RICHMOND, VA., May 30, 1863.

General JOSEPH E. Johnston,

Jackson, MISS.:

Your dispatch of 28th received. The Secretary of War reports the re-enforcement ordered to you as greater than the number you request. Added to the forces you have from Pemberton's army, he states your whole force to be 34,000, exclusive of militia. Bowen and Walker promoted. French and Breckinridge, ordered to you, will, I hope, meet you want of major-generals. If another be required, S. D. Lee is, I think, equal to that grade. Officers in the field here cannot be sent to you without too great delay. The troops sent to you were so fully organized that I suppose you will have little trouble as to organization, unless it be of militia. Colonel [Philip] Stockton can probably answer your requisitions for ammunition. You no doubt will be embarrassed by deficiency of field transportation. The recent robberies have diminished the amount in the country.


CANTON, May 31, 1863.


Your dispatch of 30th received. By official returns, troops near Canton, including Gist's and Walker's brigades of Beauregard's army, Ector's and McNair's of Bragg's, and Gregg's of Pemberton's, have effectives 9,400.

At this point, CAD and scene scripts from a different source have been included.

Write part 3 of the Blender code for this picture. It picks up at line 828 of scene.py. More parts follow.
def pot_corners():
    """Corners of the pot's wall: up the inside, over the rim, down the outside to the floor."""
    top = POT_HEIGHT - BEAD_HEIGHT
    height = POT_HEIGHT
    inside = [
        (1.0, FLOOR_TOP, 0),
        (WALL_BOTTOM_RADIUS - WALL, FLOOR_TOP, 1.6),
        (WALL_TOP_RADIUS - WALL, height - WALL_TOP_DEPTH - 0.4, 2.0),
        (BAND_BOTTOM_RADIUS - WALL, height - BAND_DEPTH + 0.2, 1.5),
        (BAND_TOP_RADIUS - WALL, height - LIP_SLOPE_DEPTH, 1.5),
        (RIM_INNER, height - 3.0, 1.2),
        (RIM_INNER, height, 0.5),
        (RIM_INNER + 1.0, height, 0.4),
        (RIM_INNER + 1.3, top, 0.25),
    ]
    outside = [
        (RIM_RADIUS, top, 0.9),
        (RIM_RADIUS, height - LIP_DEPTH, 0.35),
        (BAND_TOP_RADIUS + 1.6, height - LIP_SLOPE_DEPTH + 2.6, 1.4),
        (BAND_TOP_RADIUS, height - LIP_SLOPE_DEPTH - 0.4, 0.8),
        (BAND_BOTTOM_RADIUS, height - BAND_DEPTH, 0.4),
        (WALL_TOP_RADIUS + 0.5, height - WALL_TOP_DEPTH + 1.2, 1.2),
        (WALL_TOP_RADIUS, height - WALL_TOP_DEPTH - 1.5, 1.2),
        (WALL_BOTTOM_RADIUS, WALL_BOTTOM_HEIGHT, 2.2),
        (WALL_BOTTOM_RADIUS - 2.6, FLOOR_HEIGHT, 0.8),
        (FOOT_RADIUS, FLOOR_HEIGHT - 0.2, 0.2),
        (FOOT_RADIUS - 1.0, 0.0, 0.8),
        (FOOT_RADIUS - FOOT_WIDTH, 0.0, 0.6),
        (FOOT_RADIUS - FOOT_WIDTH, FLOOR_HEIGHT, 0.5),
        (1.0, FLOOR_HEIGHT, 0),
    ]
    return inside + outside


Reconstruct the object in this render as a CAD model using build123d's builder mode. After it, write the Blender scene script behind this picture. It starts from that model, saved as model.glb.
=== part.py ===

The troops near Jackson, including Loring's DIVISION and Maxey's brigade of Pemberton's troops and Evans' of Beauregard's, have effectives 7,800. Major-General Breckinridge reports to-day 5,800, Brigadier-General [W. H.] Jackson's cavalry, numbering about 1,600 when I was in Tennessee, not included, nor five field batteries, probably 400.

General Cooper informs me that no other re-enforcements have been ordered to this department. Major-General Gardner is invested in Port Hudson.

J. E. Johnston.


Referred to the Secretary of War for reply as to the difference between this statement and the reported number of troops sent to General Johnston and gained by him from General Pemberton.



*This letter not transmitted to Confederate Congress.